* Begin *
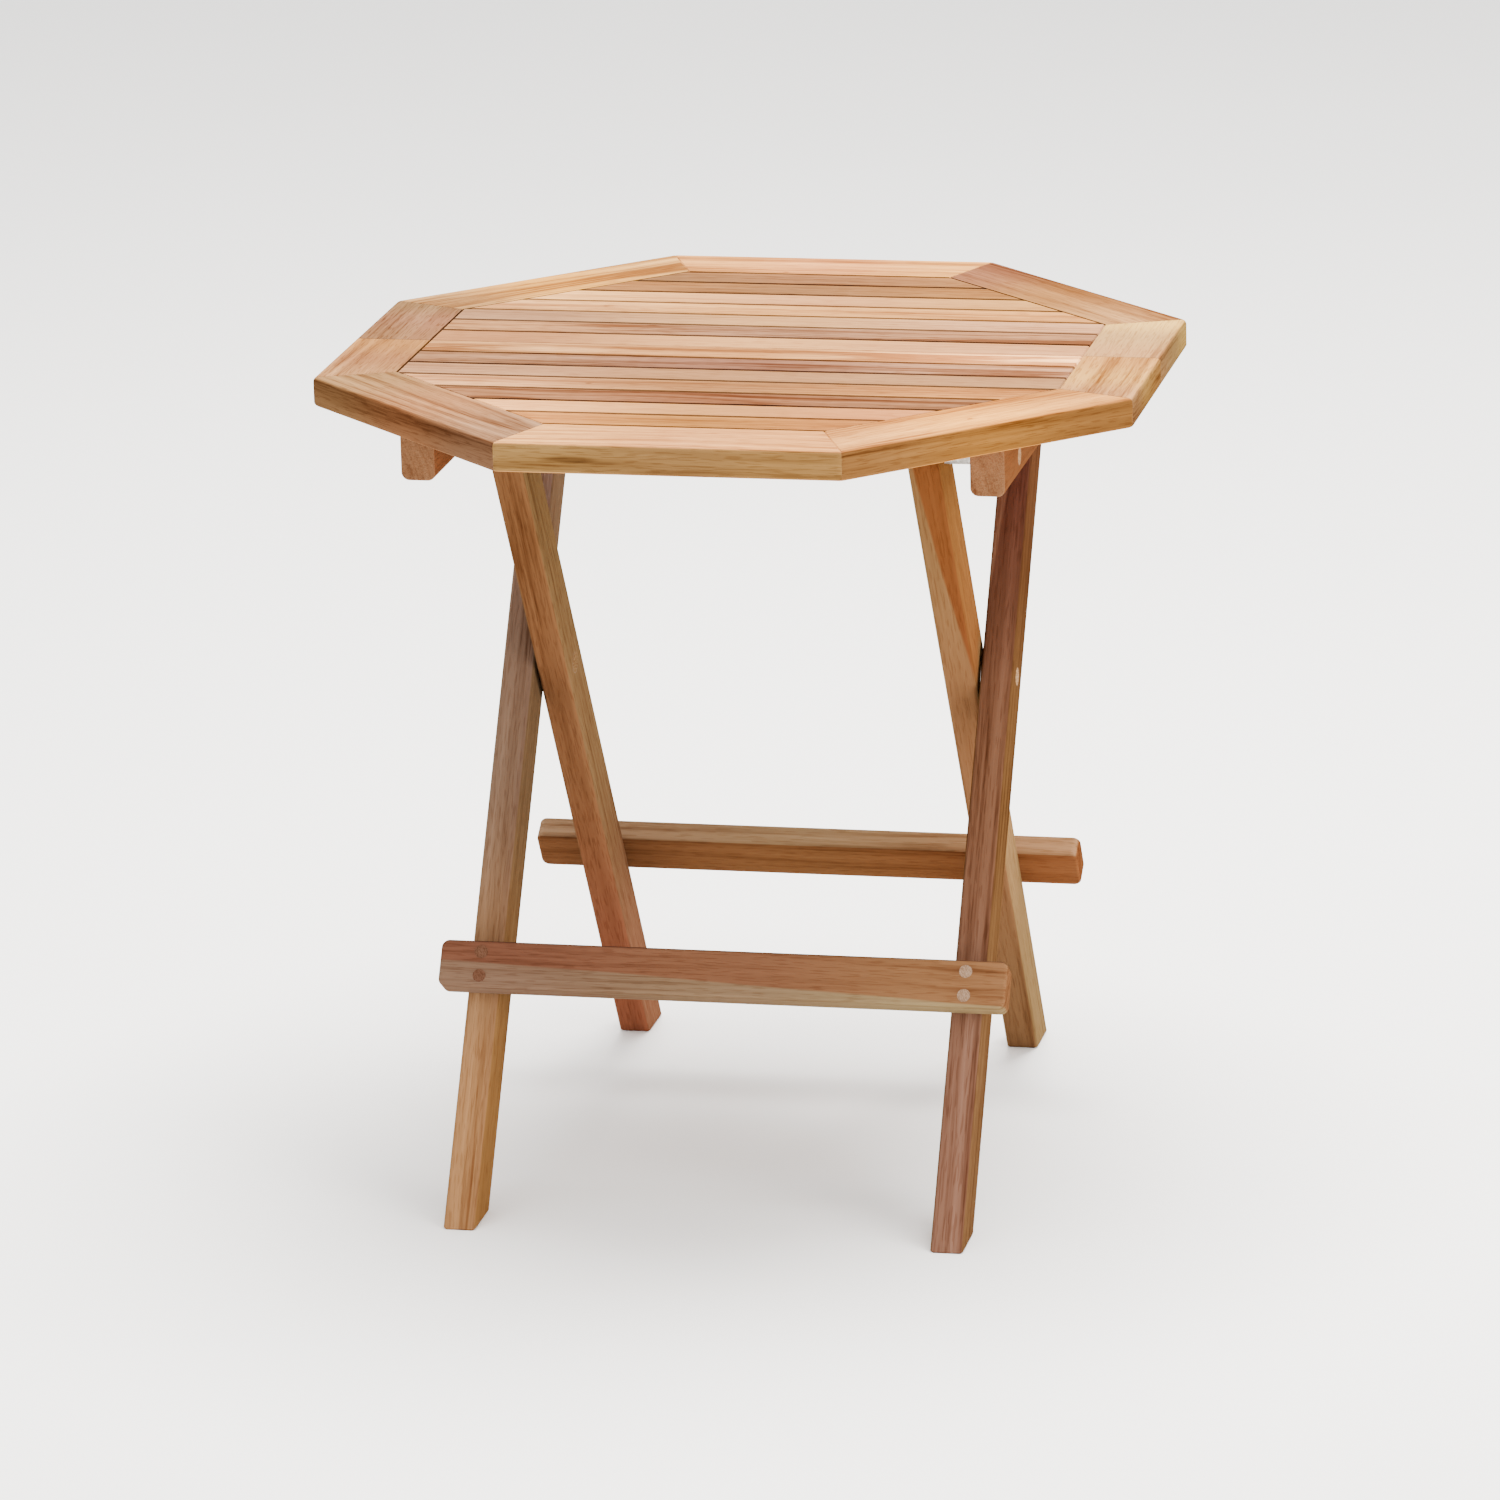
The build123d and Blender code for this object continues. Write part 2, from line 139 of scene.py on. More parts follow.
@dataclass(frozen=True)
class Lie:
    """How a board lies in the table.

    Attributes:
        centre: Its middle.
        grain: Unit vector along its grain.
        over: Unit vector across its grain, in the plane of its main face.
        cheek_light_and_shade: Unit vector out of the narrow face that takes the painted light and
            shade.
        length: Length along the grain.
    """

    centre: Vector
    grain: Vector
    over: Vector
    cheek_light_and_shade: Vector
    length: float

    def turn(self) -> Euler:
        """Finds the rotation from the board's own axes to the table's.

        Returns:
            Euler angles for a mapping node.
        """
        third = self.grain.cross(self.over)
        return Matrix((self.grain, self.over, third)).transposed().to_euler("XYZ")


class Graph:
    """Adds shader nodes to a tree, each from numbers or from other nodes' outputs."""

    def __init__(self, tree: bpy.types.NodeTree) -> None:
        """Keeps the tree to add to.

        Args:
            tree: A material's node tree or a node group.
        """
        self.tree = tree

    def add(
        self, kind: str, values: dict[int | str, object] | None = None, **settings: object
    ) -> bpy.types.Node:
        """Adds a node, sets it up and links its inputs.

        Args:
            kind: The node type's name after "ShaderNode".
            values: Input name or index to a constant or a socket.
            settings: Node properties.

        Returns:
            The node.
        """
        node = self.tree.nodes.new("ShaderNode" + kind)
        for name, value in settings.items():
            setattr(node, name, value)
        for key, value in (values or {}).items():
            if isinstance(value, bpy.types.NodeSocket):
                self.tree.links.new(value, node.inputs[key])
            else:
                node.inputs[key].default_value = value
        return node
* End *
Each line from the top of the material above through the line with "to the table's." must be echoed exactly, and no other line.

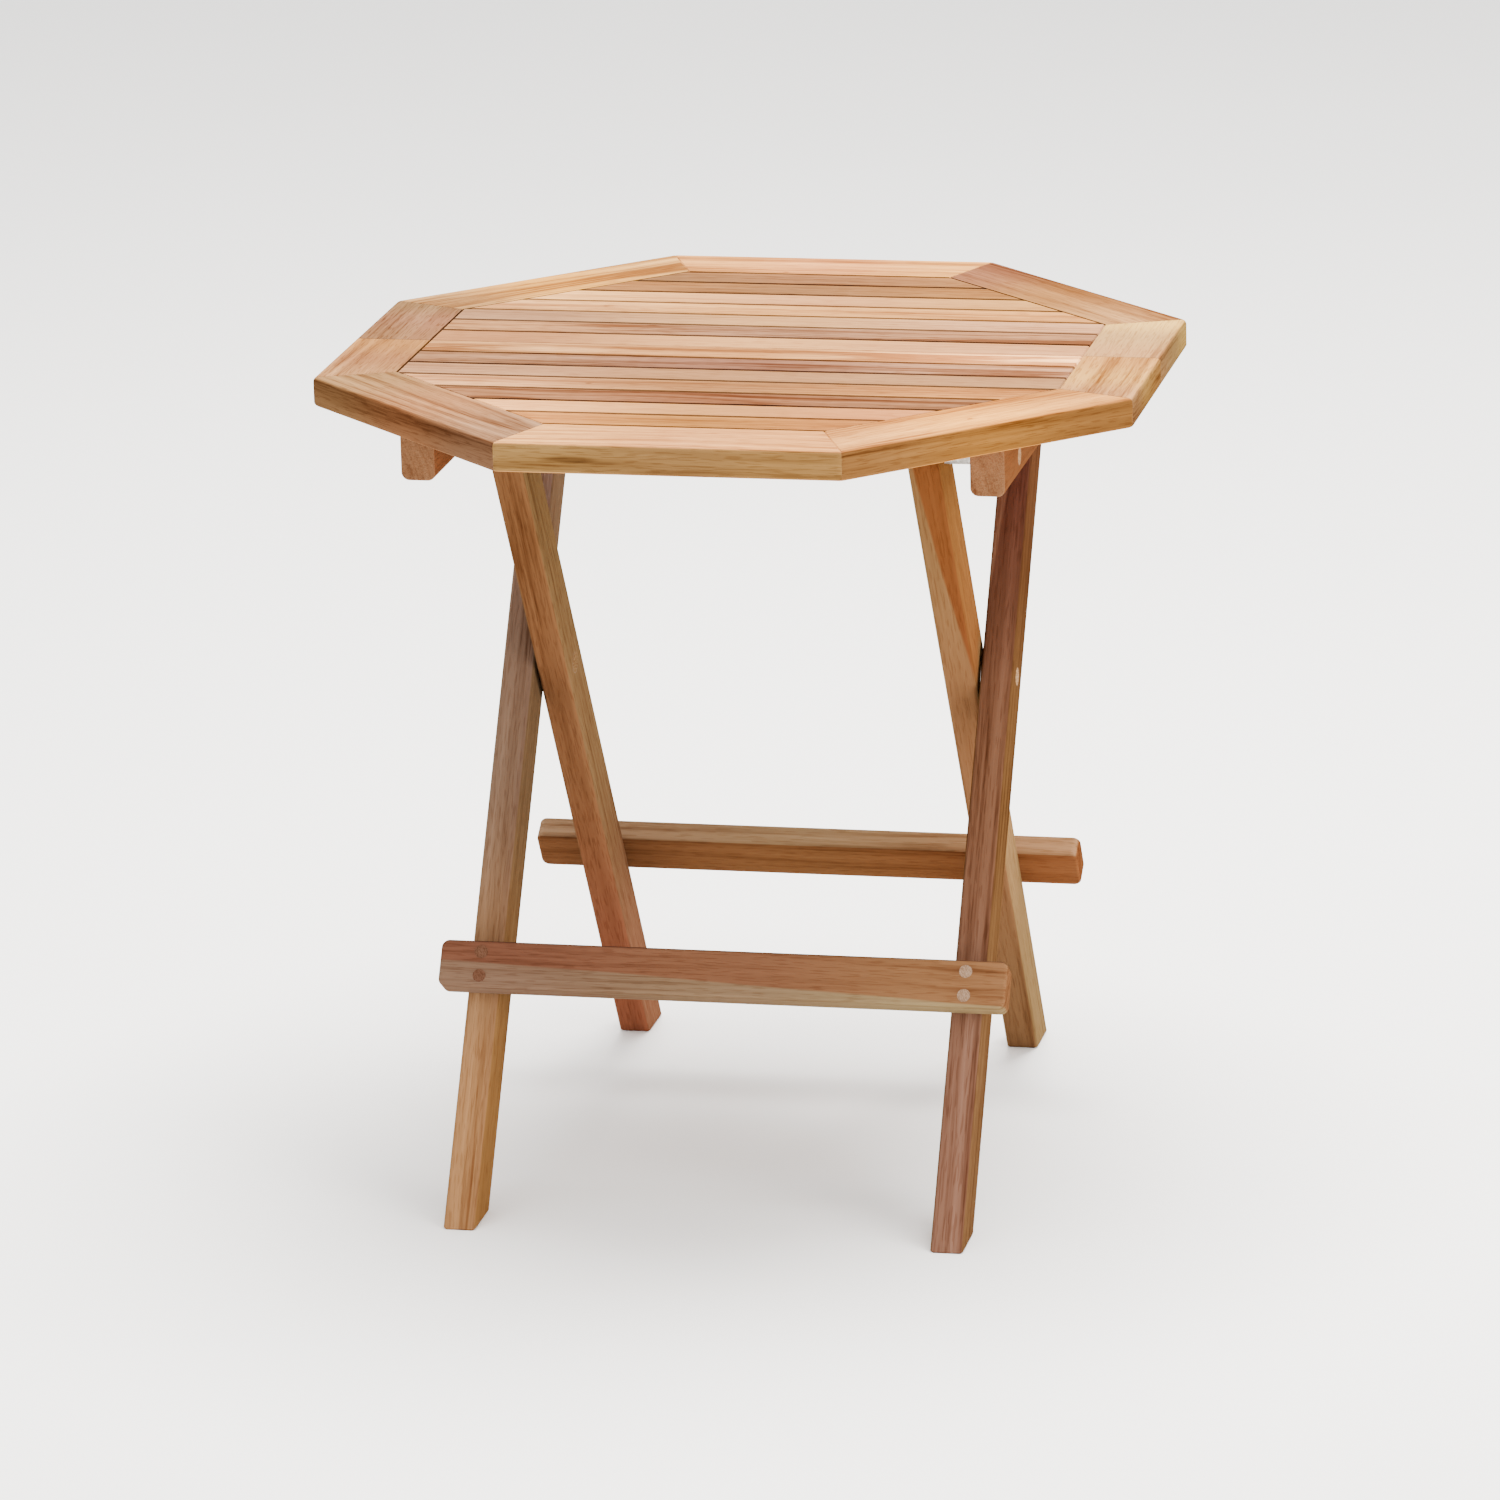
The build123d and Blender code for this object continues. Write part 2, from line 139 of scene.py on. More parts follow.
@dataclass(frozen=True)
class Lie:
    """How a board lies in the table.

    Attributes:
        centre: Its middle.
        grain: Unit vector along its grain.
        over: Unit vector across its grain, in the plane of its main face.
        cheek_light_and_shade: Unit vector out of the narrow face that takes the painted light and
            shade.
        length: Length along the grain.
    """

    centre: Vector
    grain: Vector
    over: Vector
    cheek_light_and_shade: Vector
    length: float

    def turn(self) -> Euler:
        """Finds the rotation from the board's own axes to the table's.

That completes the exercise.